Both the government and the clergy fear Western infiltration, especially through the world-wide Internet. Thus, creating an intranet can keep Western topics, from pornography to fashion, out of Iran.
“It’s a nice culmination, or next step, in a long series of attempts to control what Iranians can see,” Ze’ev Maghen, a Middle Eastern history professor at Bar-Ilan University near Tel Aviv told The Media Line. “It’s like an amplified ‘Google safe’ search.”
While the Iranian government does not want to ban the internet, they want to purify it. The government has even created an agency known as the Cyberspace Supreme Council to police internet usage in the country, Vakil added.
This network service is not the only one still available to Iranians, however. In an effort to attract users, the government has offered a series of incentives, like low prices and quick installation, to using this state-sponsored internet, which claims to be 60 times faster than any current internet in Iran.
“This is a persuasive tool to increase internet usage and deceive people that the internet connection is faster,” Vakil said.
Most Iranians have figured out ways to circumvent the closely monitored web.

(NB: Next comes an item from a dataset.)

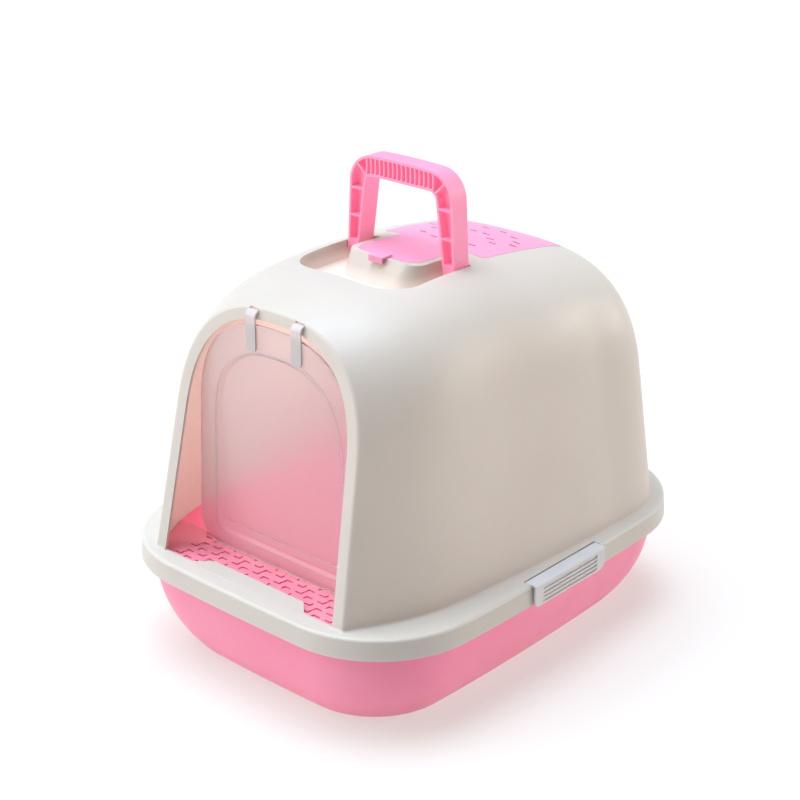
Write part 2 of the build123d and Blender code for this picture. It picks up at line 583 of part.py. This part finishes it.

Many people use proxies, which are essentially intermediate servers that hide an internet user’s IP address creating anonymity and allowing users to access sites that are currently unavailable in their countries.
“If I’m looking at something in Google and I don’t want people to know what I am looking for, I go through a VPN (a virtual private network) and the request comes from a different IP address and it is presumably more secure,” Siboni said.
This new internet service was unveiled after some 100 internet users were arrested in Iran and two press agencies as well as two online news outlets were blocked, according to Reporters Without Borders.